Question

Define binding energy per nucleon. Draw and explain the curve between binding energy per nucleon and mass number.

Hint:

Binding energy per nucleon increases with mass number up to iron and then decreases for heavier elements, explaining the energy release in fission and fusion.

Answer 1

Step 1: Definition of binding energy per nucleon.
The binding energy per nucleon is defined as the energy required to separate a nucleus into its individual nucleons (protons and neutrons). It is given by the total binding energy of the nucleus divided by the number of nucleons in the nucleus. The binding energy is a measure of the stability of the nucleus; higher binding energy per nucleon indicates greater stability. \[ \text{Binding energy per nucleon} = \frac{\text{Total binding energy}}{\text{Number of nucleons}} \] Step 2: Curve between binding energy per nucleon and mass number.
The binding energy per nucleon increases with mass number until it reaches a peak at around mass number 56 (for iron and nickel).
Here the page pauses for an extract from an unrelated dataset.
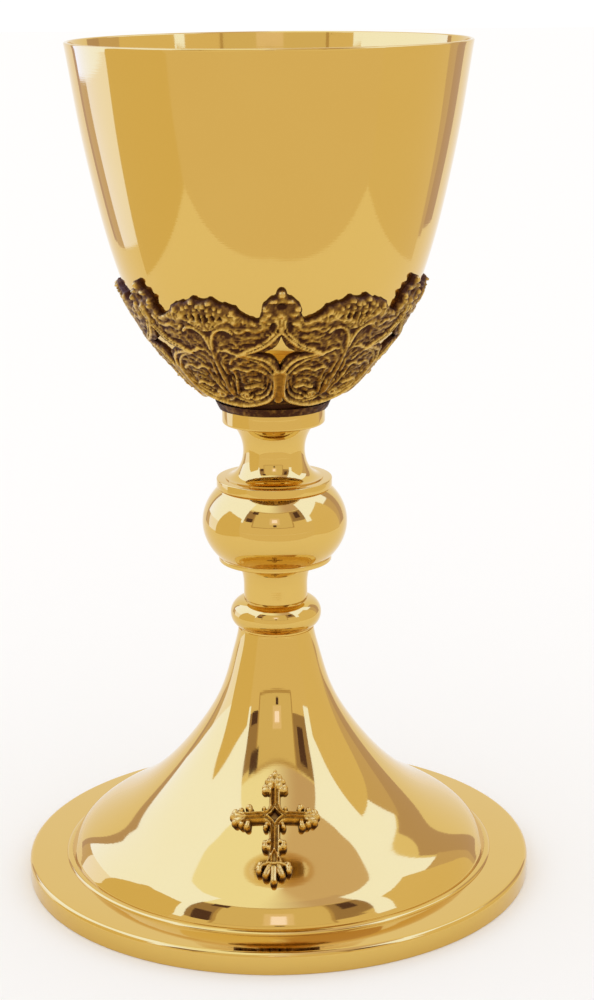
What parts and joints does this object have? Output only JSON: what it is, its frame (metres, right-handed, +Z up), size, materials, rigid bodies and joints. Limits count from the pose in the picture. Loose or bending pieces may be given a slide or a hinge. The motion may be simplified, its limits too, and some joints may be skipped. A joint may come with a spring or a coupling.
{
  "type": "communion chalice",
  "caption": "Gold-finished communion chalice: deep cup in a pierced cast calyx, turned stem with a round knop, bell foot with an applied cross.",
  "frame": {"origin": "centre of the base's underside, on the table plane", "axes": "+Z up the stem towards the lip; -Y is the front, where the cross is; +X is to the right seen from the front"},
  "size_m": [0.135, 0.135, 0.22],
  "materials": {
    "polished_gold": "mirror-polished gold plate on brass",
    "antiqued_gold": "gold plate with dark oxide in the recesses, rubbed bright on the high points",
    "plain_brass": "turned, unplated",
    "steel": "zinc-plated, threaded"
  },
  "bodies": {
    "root": {"cup": "polished_gold", "collar": "polished_gold", "upper_stem": "polished_gold", "knop_top_flange": "polished_gold", "knop": "polished_gold", "knop_bottom_flange": "polished_gold", "lower_stem": "polished_gold", "stem_bead": "polished_gold", "foot": "polished_gold", "base_rim": "polished_gold", "calyx": "antiqued_gold", "calyx_ring": "antiqued_gold", "cross": "antiqued_gold", "cup_boss": "plain_brass", "knop_sleeve": "plain_brass", "foot_bridge": "plain_brass", "cross_studs": "plain_brass", "cross_nuts": "plain_brass", "tie_rod": "steel", "lock_washer": "steel", "rod_nut": "steel"}
  },
  "joints": []
}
After this point, the binding energy per nucleon starts to decrease as the mass number increases further. This curve indicates that nuclei with mass numbers around 56 are the most stable. Step 3: Drawing and explanation of the curve.
The curve typically shows the following: - For light nuclei (low mass number), the binding energy per nucleon is relatively low. - As the mass number increases, the binding energy per nucleon increases until it reaches a maximum at around mass number 56. - Beyond mass number 56, the binding energy per nucleon starts to decrease, indicating that heavier nuclei are less stable and more likely to undergo fission.
Step 4: Conclusion.
The curve between binding energy per nucleon and mass number shows that medium-sized nuclei (especially iron) are the most stable, and fission or fusion can release energy by moving to more stable configurations.